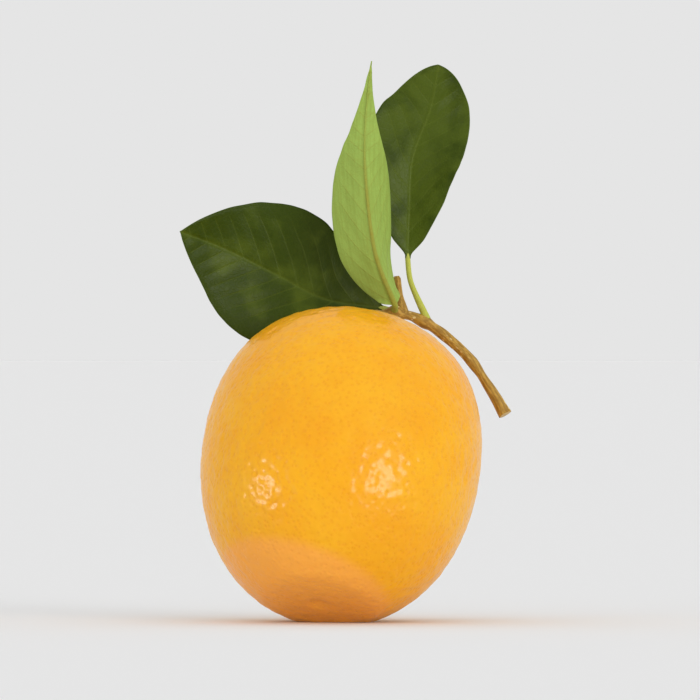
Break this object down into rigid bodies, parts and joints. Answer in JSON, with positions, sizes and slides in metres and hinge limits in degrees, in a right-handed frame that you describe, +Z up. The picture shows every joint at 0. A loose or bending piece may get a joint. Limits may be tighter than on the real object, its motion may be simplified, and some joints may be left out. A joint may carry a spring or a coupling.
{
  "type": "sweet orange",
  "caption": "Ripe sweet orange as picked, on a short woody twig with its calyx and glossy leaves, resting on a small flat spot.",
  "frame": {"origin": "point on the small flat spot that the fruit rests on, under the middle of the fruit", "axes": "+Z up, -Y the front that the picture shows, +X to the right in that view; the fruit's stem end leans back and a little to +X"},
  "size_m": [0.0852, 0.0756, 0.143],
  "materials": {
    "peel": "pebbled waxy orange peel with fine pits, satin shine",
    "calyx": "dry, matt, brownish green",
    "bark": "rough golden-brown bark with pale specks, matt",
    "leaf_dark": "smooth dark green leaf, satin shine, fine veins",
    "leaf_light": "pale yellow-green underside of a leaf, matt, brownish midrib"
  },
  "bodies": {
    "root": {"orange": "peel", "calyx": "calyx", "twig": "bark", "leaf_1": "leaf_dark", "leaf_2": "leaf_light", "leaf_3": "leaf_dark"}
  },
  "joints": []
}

● Required work: Return the listing above word for word.

● Output:
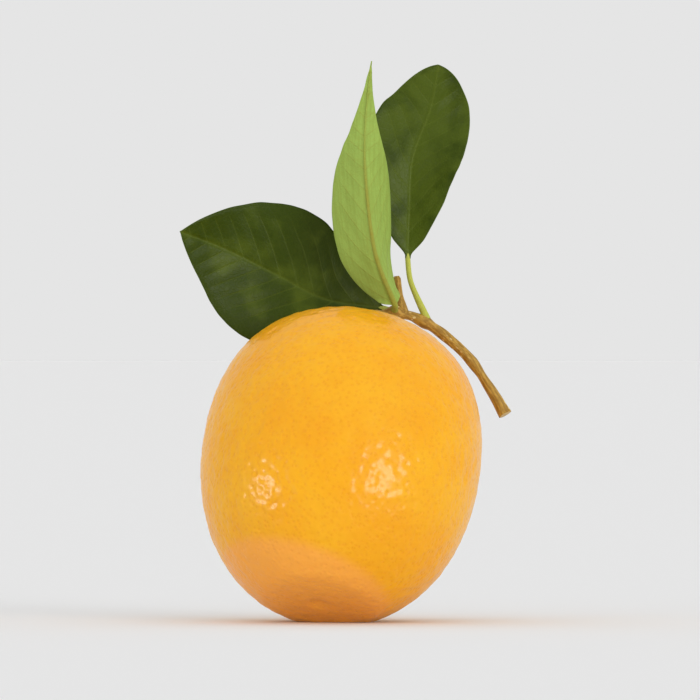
Break this object down into rigid bodies, parts and joints. Answer in JSON, with positions, sizes and slides in metres and hinge limits in degrees, in a right-handed frame that you describe, +Z up. The picture shows every joint at 0. A loose or bending piece may get a joint. Limits may be tighter than on the real object, its motion may be simplified, and some joints may be left out. A joint may carry a spring or a coupling.
{
  "type": "sweet orange",
  "caption": "Ripe sweet orange as picked, on a short woody twig with its calyx and glossy leaves, resting on a small flat spot.",
  "frame": {"origin": "point on the small flat spot that the fruit rests on, under the middle of the fruit", "axes": "+Z up, -Y the front that the picture shows, +X to the right in that view; the fruit's stem end leans back and a little to +X"},
  "size_m": [0.0852, 0.0756, 0.143],
  "materials": {
    "peel": "pebbled waxy orange peel with fine pits, satin shine",
    "calyx": "dry, matt, brownish green",
    "bark": "rough golden-brown bark with pale specks, matt",
    "leaf_dark": "smooth dark green leaf, satin shine, fine veins",
    "leaf_light": "pale yellow-green underside of a leaf, matt, brownish midrib"
  },
  "bodies": {
    "root": {"orange": "peel", "calyx": "calyx", "twig": "bark", "leaf_1": "leaf_dark", "leaf_2": "leaf_light", "leaf_3": "leaf_dark"}
  },
  "joints": []
}